Lorsque l’URSSAF, à l’issue d’un contrôle, n’émet aucune observation sur une pratique qu’elle a vérifiée, il y a accord tacite de sa part, même si sa position est erronée en droit. Le cotisant peut donc valablement lui opposer cet accord tacite lors d’un contrôle ultérieur, et ainsi échapper à un redressement. C’est ce qu’a décidé la Cour de cassation le 8 juillet 2021.
Accord tacite de l’URSSAF : rappels
Si l’URSSAF, lors d’un précédent contrôle, n’a formulé aucune observation concernant les pratiques ayant donné lieu à vérification, il est possible pour le cotisant contrôlé d’établir qu’elle a implicitement donné son accord à ces pratiques dès lors que (c. séc. soc. art. R. 243-59-7) :
-l’URSSAF a eu l’occasion, au vu de l’ensemble des documents consultés, de se prononcer en toute connaissance de cause ;
-les circonstances de droit (ex : lois, décrets) et de fait au regard desquelles la vérification de l’URSSAF a eu lieu sont inchangées.
Si l’accord tacite est établi, aucun redressement ne peut avoir lieu.
Une exonération de cotisations qui n’aurait pas dû être appliquée
Dans l’affaire jugée le 8 juillet 2021, une association du secteur sanitaire et social s’était vue notifier, à la suite d’un contrôle URSSAF, un redressement au motif qu’elle avait appliqué à tort l’exonération de cotisations patronales « aide à domicile » prévue à l’article L. 242-10, III du code de la sécurité sociale.
Après avoir été mise en demeure de payer, l’association a contesté le redressement en justice.
Elle faisait valoir que, lors d’un précédent contrôle intervenu 4 ans plus tôt, l’URSSAF n’avait rien trouvé à redire sur le fait qu’elle avait appliqué l’exonération « aide à domicile » sur les salaires de certains de ses salariés. Selon elle, il y avait donc accord tacite de l’URSSAF sur cette pratique, ce qui empêchait tout redressement.
Mais la cour d’appel ne lui a pas donné raison.
Pour les juges du fond, l’URSSAF avait effectivement accordé de manière tacite à l’association le bénéfice de l’exonération lors du contrôle de 2011 et il y avait bien « identité des situations » entre les deux contrôles. Cependant, la position adoptée par l’URSSAF lors du premier contrôle était, selon eux, entachée d’illégalité, l’exonération de cotisations étant inapplicable à l’association. Or, pour la cour d’appel, le principe selon lequel l’absence d’observation de l’URSSAF vaut accord tacite n’a « ni pour objet, ni pour effet de permettre au cotisant contrôlé d’opposer une pratique antérieure intervenue en violation de la loi ».
Pour la Cour de cassation, peu importe la conformité à la loi de la pratique validée par l’URSSAF
La Cour de cassation n’a pas été du même avis et a cassé l’arrêt de la cour d’appel.

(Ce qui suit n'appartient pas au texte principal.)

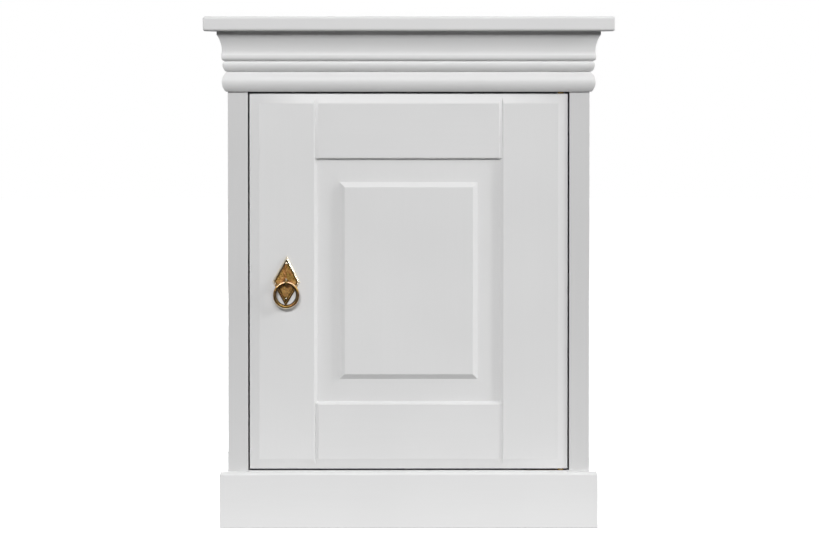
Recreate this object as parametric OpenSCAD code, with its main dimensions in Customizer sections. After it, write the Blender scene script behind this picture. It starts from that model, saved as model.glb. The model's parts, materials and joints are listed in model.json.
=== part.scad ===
// Bedside pot cupboard: white lacquered carcass with one framed, raised-panel door,
// a three-part cornice under the top board, a mitred plinth and a brass drop-ring pull.
// Millimetres, +Z up, the front faces -Y. The origin is on the floor, under the middle
// of the top board.

/* [Overall] */
// Height from the floor to the top of the top board
height = 640; // [560:10:720]
// Width of the carcass, over the two sides
carcass_w = 452; // [420:2:520]
// Depth of the top board, front to back
depth = 380; // [340:10:440]

/* [Top board] */
// Thickness of the top board
top_t = 18.5; // [16:0.1:22]
// Overhang of the top board past each side of the carcass
top_over = 30.5; // [26:0.5:40]
// Overhang of the top board past the front of the carcass
front_over = 26.5; // [24:0.5:40]
// Radius of the top board's eased arrises
top_round = 3.2; // [1:0.1:5]

/* [Cornice] */
// Projection of the fillet at the top of the cornice
cornice_out = 13.6; // [12.6:0.2:17]
// Projection at the bottom of the cove
cornice_in = 7.2; // [6.6:0.2:8]
// Height of the cove
cove_h = 20; // [16:0.2:22]
// Height of the half-round at the foot of the cornice
torus_h = 25.1; // [22:0.1:28]

/* [Plinth] */
// Height of the plinth
plinth_h = 70.6; // [60:0.1:80]
// Thickness of the plinth boards, which stand this far proud of the carcass
plinth_t = 10.7; // [8:0.1:14]
// Radius of the plinth's top arris
plinth_round = 4.5; // [1:0.5:5]

/* [Carcass] */
// Thickness of the sides, bottom, shelf and stretchers
board_t = 18; // [16:1:20]
// Width of the face frame's stiles
stile_w = 25; // [22:1:32]
// Thickness of the face frame and of the door
frame_t = 20; // [18:1:24]
// Thickness of the back panel
back_t = 6; // [4:1:8]
// Height of the shelf's underside above the floor
shelf_z = 300; // [270:5:330]

/* [Door] */
// Gap between the door and the frame at each side
gap_x = 2.1; // [1.6:0.1:3]
// Gap above and below the door
gap_z = 2.4; // [2.2:0.1:3]
// Width of the door's stiles
door_stile_w = 84.7; // [76:0.1:92]
// Width of the door's top rail
door_rail_w = 82.1; // [74:0.1:90]
// Width of the door's bottom rail
door_foot_w = 83.9; // [74:0.1:92]
// Width of the shallow fall round the door's edge
edge_cove_w = 13.2; // [10:0.1:14]
// Depth of that fall at the door's edge
edge_cove_d = 3; // [2:0.1:3]
// Width of the chamfer on the stiles' inner arrises
vee_w = 4.3; // [1.5:0.1:4.5]
// Width of the chamfer on the top rail's inner arris
vee_top_w = 2; // [1:0.1:3.5]
// Width of the chamfer on the bottom rail's inner arris
vee_foot_w = 3.4; // [1.5:0.1:3.5]
// How far the joint grooves run into the rails' ends
joint_step_w = 1.1; // [0.5:0.1:2]
// Depth of the joint grooves
joint_step_d = 1.5; // [0.8:0.1:1.6]
// Depth of the panel's border below the door's face
panel_drop = 5; // [5:0.5:7]
// Height of the raised field above the panel's border
field_rise = 6.2; // [3:0.1:7]
// How far the panel's border rises towards the bevel
border_rise = 1.0; // [0.2:0.1:1.5]
// Width of the bevel round the raised field
bevel_w = 6; // [5:0.2:12]
// Margin between the stiles and the foot of the bevel
field_margin_x = 28.0; // [20:0.2:36]
// Margin between the rails and the foot of the bevel
field_margin_z = 28.6; // [20:0.1:36]

/* [Pull] */
// Distance of the pull's centre line from the door's left edge
pull_in = 45.7; // [38:0.1:56]
// Height of the ring's pivot above the floor
pull_z = 307.3; // [250:0.1:360]
// Mean radius of the ring
ring_r = 14.6; // [13:0.1:17]
// Diameter of the ring's wire
ring_wire = 4; // [3:0.1:4]
// Width of the back plate
plate_w = 34.8; // [30:0.2:40]

/* [Hidden] */
$fn = 48;

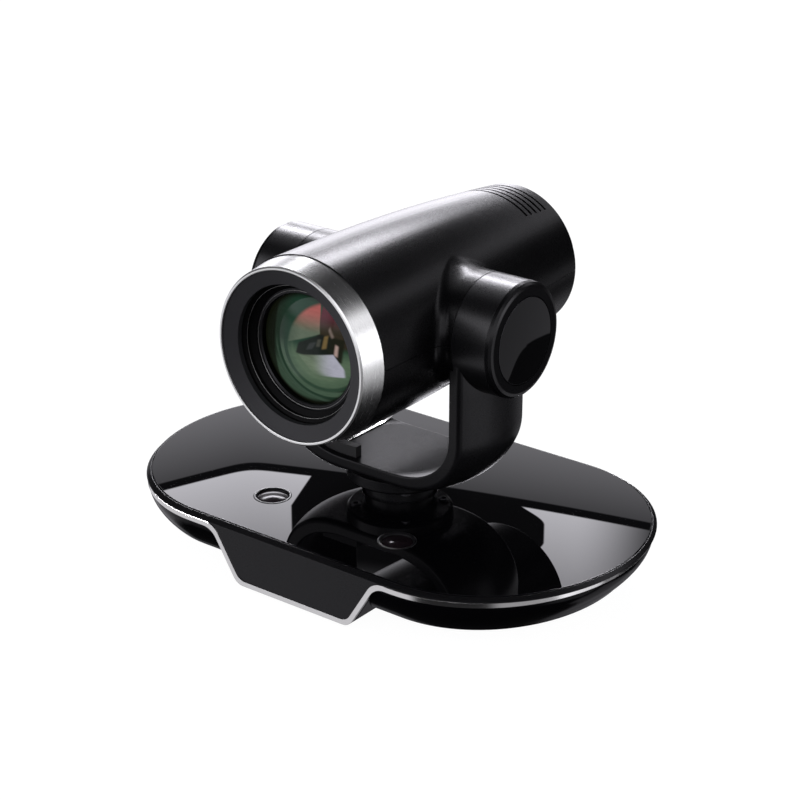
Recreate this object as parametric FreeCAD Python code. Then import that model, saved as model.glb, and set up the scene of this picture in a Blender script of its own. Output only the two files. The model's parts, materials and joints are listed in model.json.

Elle donne ainsi gain de cause à l’association, qui échappe à un très lourd redressement de près de 700 000 € (hors majorations de retard).
La Haute juridiction commence par rappeler qu’il résulte de l’article R. 243-59-7 du code de la sécurité sociale (art. R. 243-59, dern. al à l’époque des faits) que l’absence d’observations vaut accord tacite concernant les pratiques ayant donné lieu à vérification, dès lors que l’organisme de recouvrement a eu les moyens de se prononcer en toute connaissance de cause, et que le redressement ne peut porter sur des éléments qui, ayant fait l’objet d’un précédent contrôle dans la même entreprise ou le même établissement, n’ont pas donné lieu à observations de la part de cet organisme.
Puis, elle ajoute qu’en statuant comme elle la fait, la cour d’appel a violé ces dispositions.
Pour la Cour de cassation, la conformité à la loi de la pratique validée par l’URSSAF lors d’un précédent contrôle ne fait donc pas partie des conditions requises pour reconnaître l’existence d’un accord tacite.
En clair, même si l’accord tacite est basé sur une appréciation erronée de la législation par l’URSSAF, il pourra être opposé à cette dernière par le cotisant lors d’un prochain contrôle.
L’URSSAF peut, bien évidemment, modifier la position qu’elle a prise de manière tacite lors d’un contrôle. Mais elle doit notifier sa décision au cotisant (cass. soc. 19 septembre 1991, n° 88-20483, BC V n° 376), et son changement de doctrine ne peut avoir d’effet que pour l’avenir.
En l’espèce, la seule possibilité qui s’offrait à l’URSSAF était donc d’avertir le cotisant de son changement de position via la notification d’observations pour l’avenir.